At Fuse, relative youngsters hold much higher levels of responsibility than their counterparts in the corporate sector. And that's just how Carter likes it.

"I get disappointed in [America's] business culture that says, 'You've gone to college and graduate school and you've done well there. Now you have to pay your dues and keep your mouth shut. Maybe when you're 35 we'll let you talk,'" Carter says. "Down the hall here you have a 25-year-old managing a $5 million budget. Fuse employees are true decision-makers."

With responsibility, of course, comes a fair amount of stress and hard work. An event might require 12- to 14-hour days, plus travel time. Last week, for instance, Seth Neary stayed in the office until midnight editing a video for Motorola, but that's all right by him. "Being able to do cool things with video is fun," Neary says. "And the payoff is, I get to say the next morning, 'Check out what I did last night.'"
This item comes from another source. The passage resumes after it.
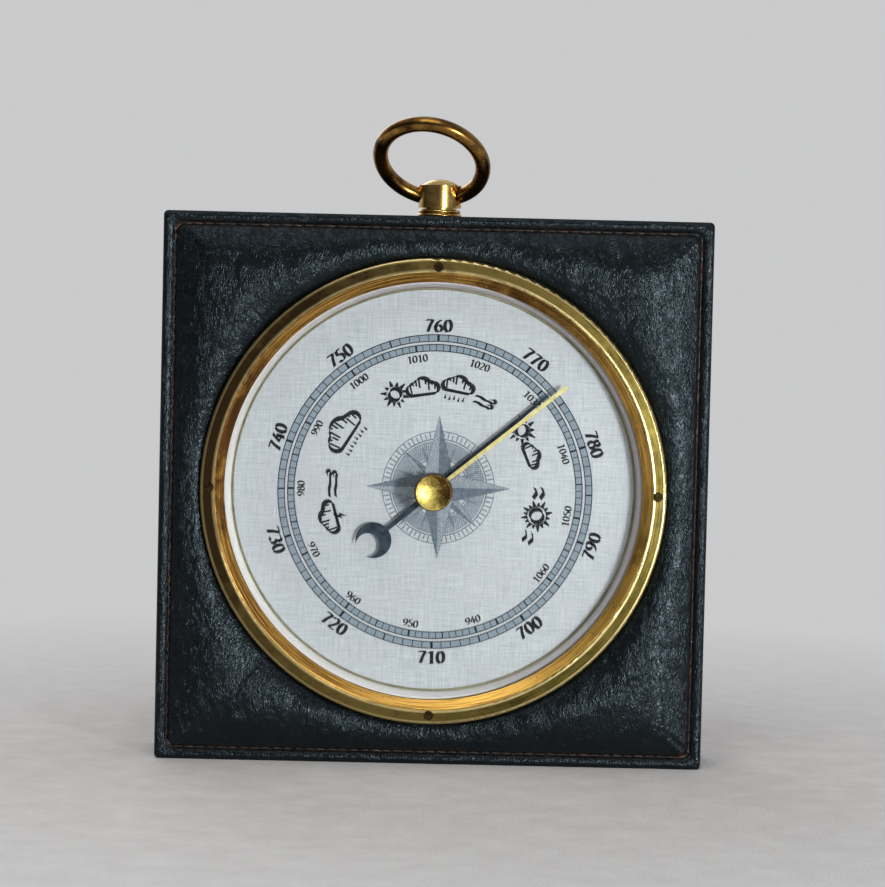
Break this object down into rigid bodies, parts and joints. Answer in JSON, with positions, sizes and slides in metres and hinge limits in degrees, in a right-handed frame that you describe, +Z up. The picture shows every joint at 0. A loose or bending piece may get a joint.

As people age their priorities often shift -- witness Fuse's founder and her desire to be home with her kids. That won't be the case with everyone, of course, and Carter insists no one will be asked to leave Fuse when they turn 30. As production manager J.D. Dale points out, it really doesn't matter if you're 25 or 35 -- if you're into action sports, reading the magazines and taking part, then you are part of that culture. After all, professional skateboarder Tony Hawk is 34 and a dad.

But change is inevitable. Until six months ago, everyone at Fuse was single and no one had children. Then Carter hired someone who was married, and another employee tied the knot. One staffer is preparing to have a baby. "We just had a conversation about maternity leave and I said, 'Huh, we never thought about that before,'" says Carter, who is 34.

As for the company's future, well, who knows? Fuse might one day be bought out by a larger agency, which could mean a move out of Burlington, Carter notes. But not yet. "It would be so difficult to retain our corporate culture that, for now," he concludes, "we just won't waver on it."